◆ Objective: Begin at the line containing "Model this object in Blender" and stop at the line containing "on its tail."; copy those lines exactly, ends included, and nothing else.

*-*-*

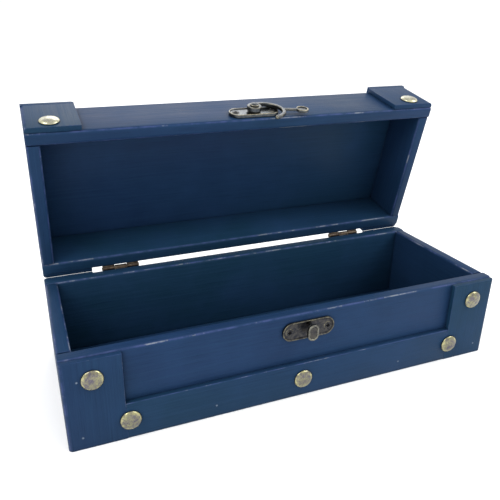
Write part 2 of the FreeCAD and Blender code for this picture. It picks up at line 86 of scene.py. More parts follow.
# %% Frames of the base, the lid and the hook
MM = 0.001
JOINTS = {joint["name"]: joint for joint in frame["joints"]}
OPEN_ANGLE = math.radians(max(JOINTS["lid_hinge"]["range_deg"]))
HOOK_DROOP = math.radians(10.3)
PIN = Vector(JOINTS["lid_hinge"]["pos_m"]) / MM
PIVOT = Vector(JOINTS["hook_pivot"]["pos_m"]) / MM

TURN = Matrix.Rotation(-OPEN_ANGLE, 4, "X")
UPRIGHT = Matrix.Rotation(math.radians(90), 4, "X")
BASE = Matrix.Identity(4)
LID = Matrix.Translation(PIN) @ TURN
HOOK = Matrix.Translation(PIVOT) @ TURN @ UPRIGHT @ Matrix.Rotation(-HOOK_DROOP, 4, "Z")
SQUARE = {"base": BASE, "lid": LID, "hook": HOOK}
BODY_OF = {node: ob["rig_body"] for node, ob in frame["nodes"].items()}


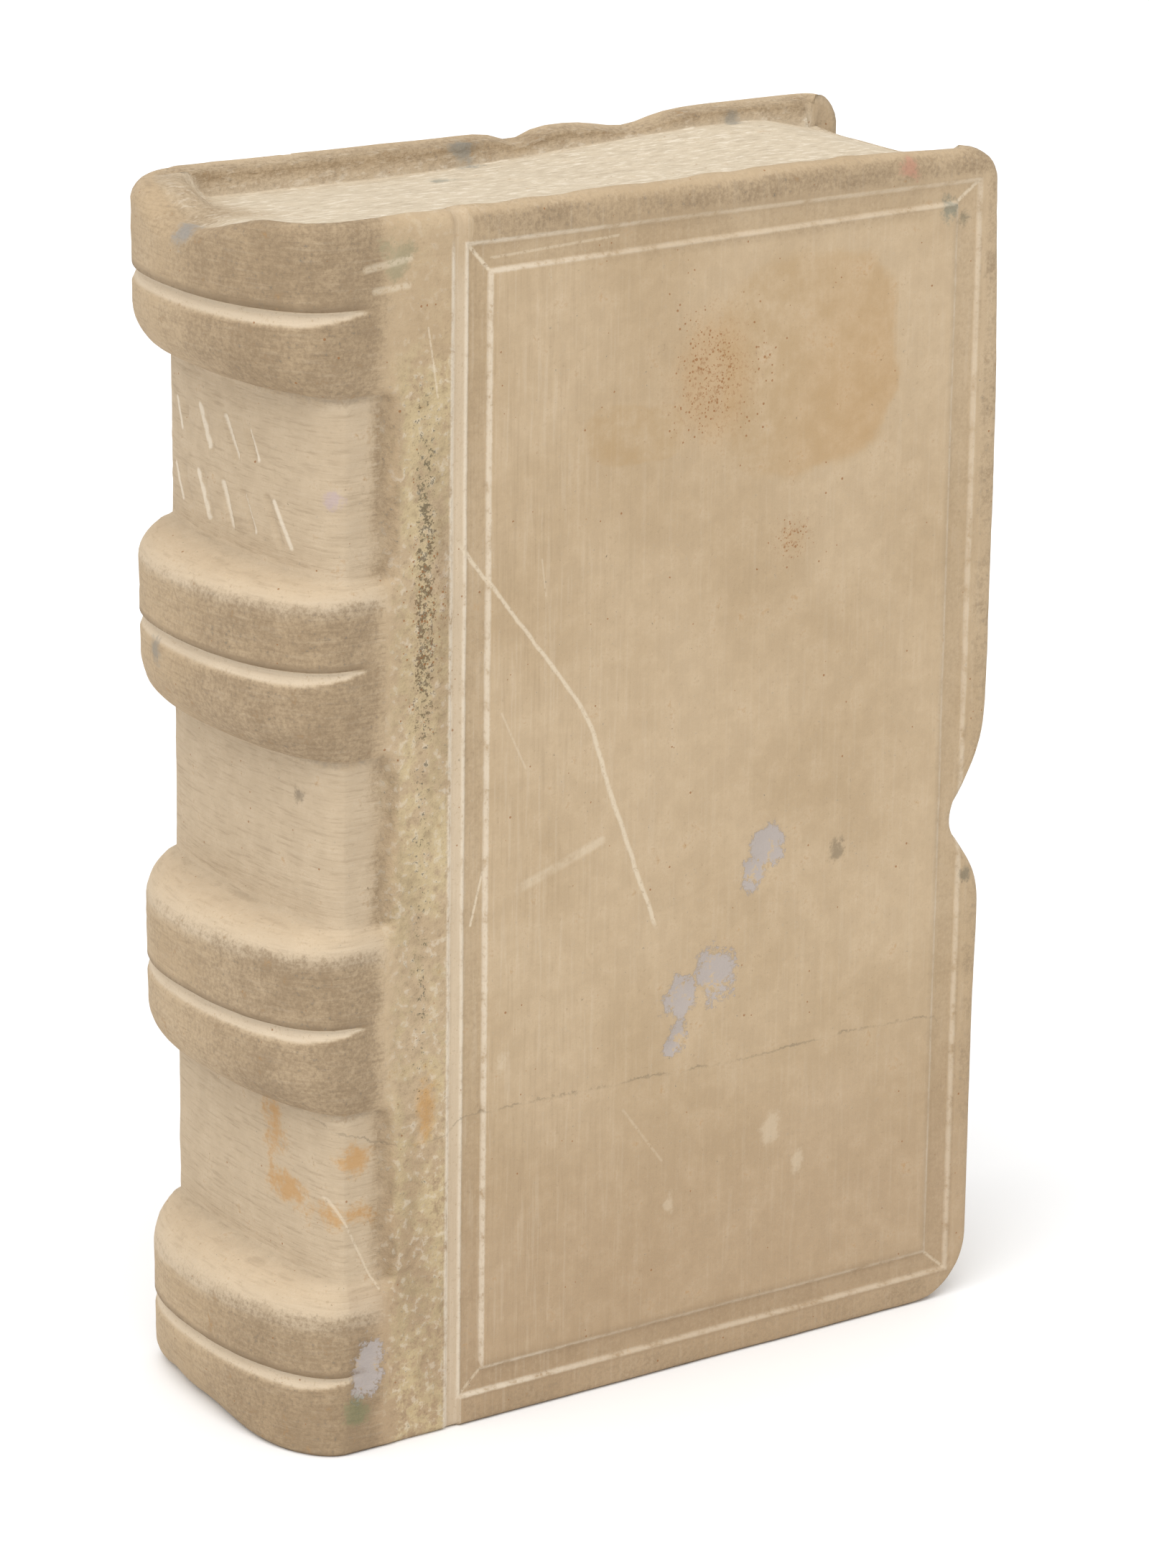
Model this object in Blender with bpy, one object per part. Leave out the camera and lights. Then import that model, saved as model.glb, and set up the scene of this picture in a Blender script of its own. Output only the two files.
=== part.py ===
"""A stone book carved from one block of limestone, standing upright on its tail.

The block is a lattice of rings stacked up the book's height. Each ring runs along the front board, round
the fore edge, back along the back board and round the spine, and the functions below say how deep the
carver cut at each place. Metres, +Z up; the spine is at -X, the front board faces -Y, and the origin is
the middle of the underside.
"""

import math

import bmesh
import bpy

# Plan of the block, seen from above. It is a little thicker at the spine than at the fore edge.
FORE_EDGE_X = 0.0446
BACK_BOARD_SHORTER = 0.0012
HEAD_NARROWER = 0.0008
HEAD_NARROWS_FROM = 0.0953
TAIL_NARROWER = 0.0004
TAIL_NARROWS_FROM = 0.0603
TAIL_NARROWS_TO = 0.0303
SPINE_APEX_X = -0.0420
SPINE_LEAN = 0.0028
ARC_START_X = -0.0349
SPINE_ROUNDNESS = 2.2
THICKNESS_AT_SPINE = 0.0348
THICKNESS_AT_FORE_EDGE = 0.0293

# Heights of the crests of the two boards and of the spine's head, whose rim sinks towards its apex
FRONT_CREST = 0.1252
FRONT_CREST_FALL = 0.0004
FRONT_CREST_FALLS_BETWEEN = (0.0216, 0.0406)
BACK_CREST_AT_SPINE = 0.1250
BACK_CREST_AT_FORE_EDGE = 0.1258
BACK_CREST_RISES_BETWEEN = (-0.0094, 0.0366)
SPINE_APEX_CREST = 0.1228
HEAD_CAP_CREST = 0.1250
RIM_SINKS_OVER_SHARES = (0.12, 0.45)
RIM_RISES_OVER_SHARES = (0.55, 0.78)

# Raised bands on the spine: where the bottom slope starts and ends, the groove, and the top slope
TOP_BAND = {"bottom_foot": 0.1076, "bottom_flat": 0.1131, "groove": 0.1163}
UPPER_BAND = {
    "bottom_foot": 0.0716,
    "bottom_flat": 0.0774,
    "groove": 0.0811,
    "top_flat": 0.0869,
    "top_foot": 0.0902,
}
LOWER_BAND = {
    "bottom_foot": 0.0354,
    "bottom_flat": 0.0404,
    "groove": 0.0448,
    "top_flat": 0.0512,
    "top_foot": 0.0553,
}
TAIL_BAND = {"groove": 0.0082, "top_flat": 0.0133, "top_foot": 0.0182}
BANDS = (TAIL_BAND, LOWER_BAND, UPPER_BAND, TOP_BAND)

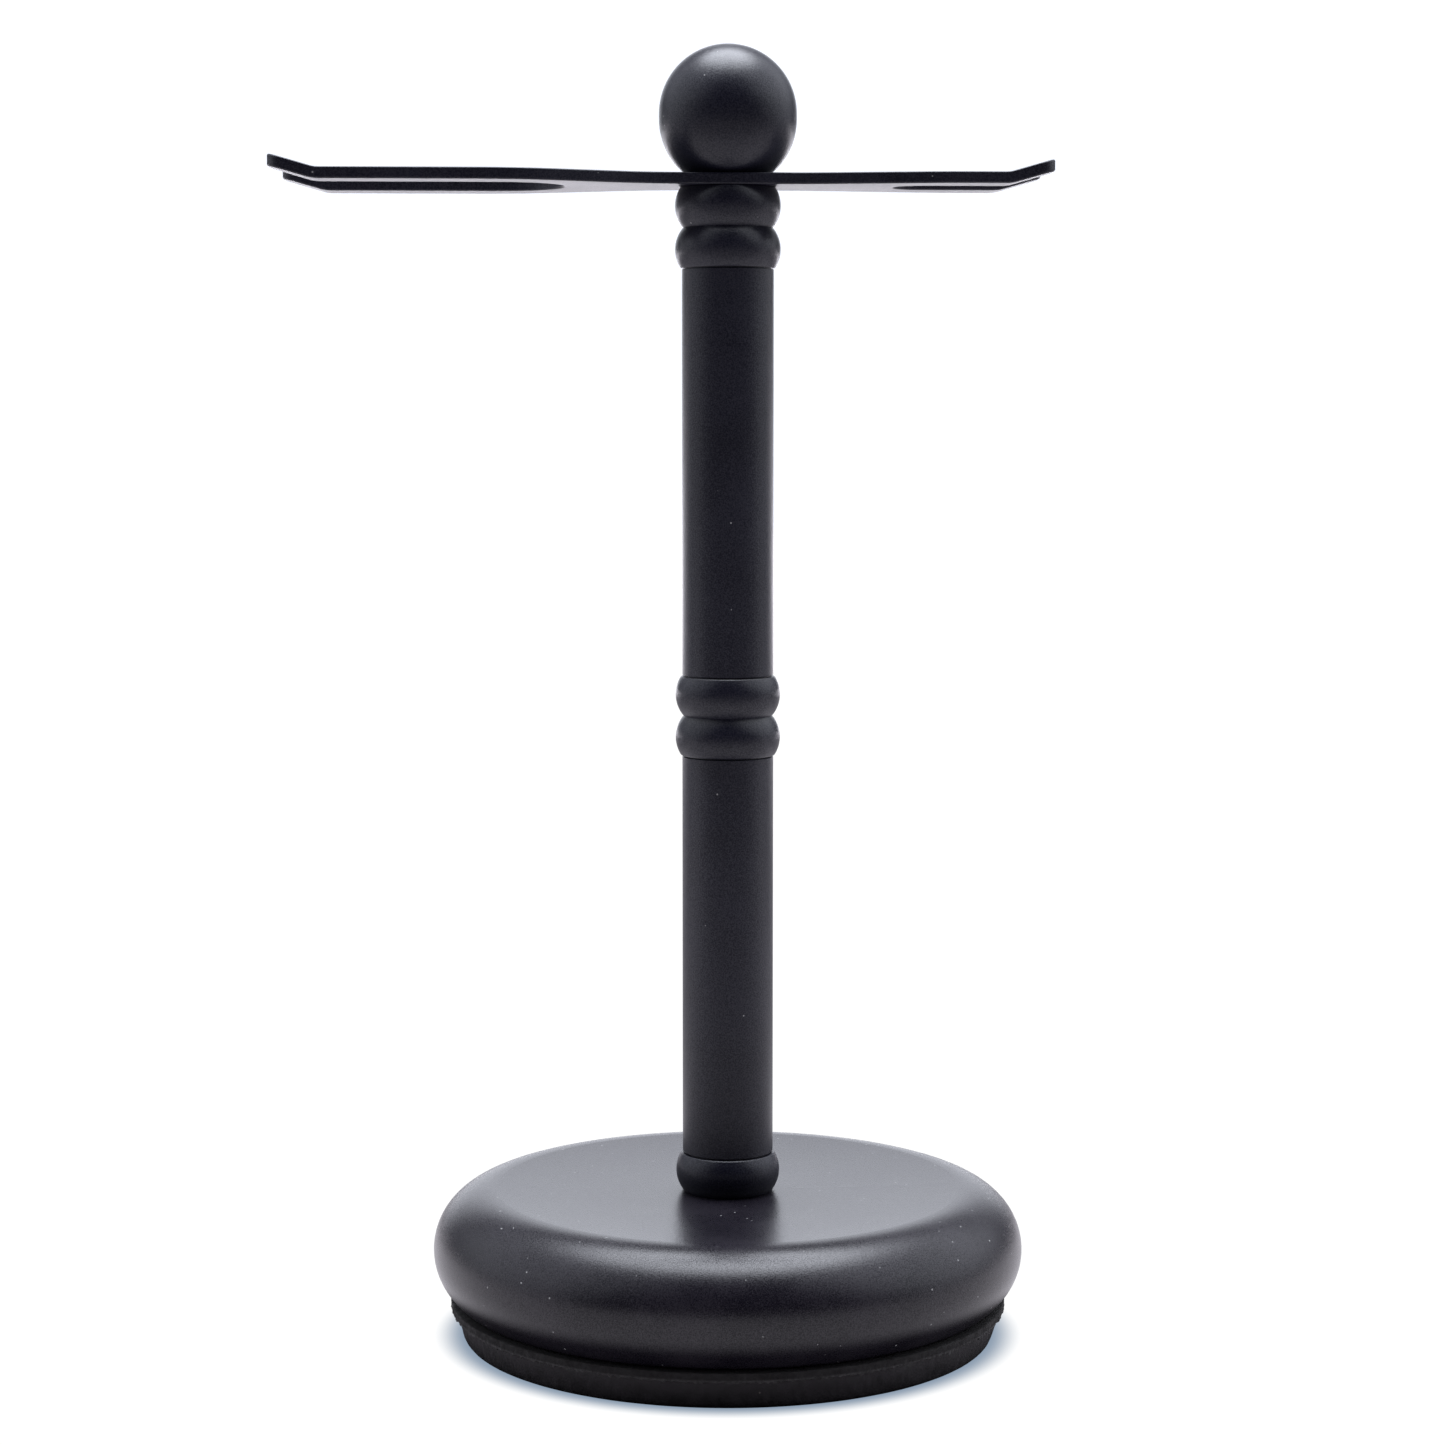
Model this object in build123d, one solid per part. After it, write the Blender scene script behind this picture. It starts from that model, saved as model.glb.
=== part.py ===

*-*-*

◆ Full response:
Model this object in Blender with bpy, one object per part. Leave out the camera and lights. Then import that model, saved as model.glb, and set up the scene of this picture in a Blender script of its own. Output only the two files.
=== part.py ===
"""A stone book carved from one block of limestone, standing upright on its tail.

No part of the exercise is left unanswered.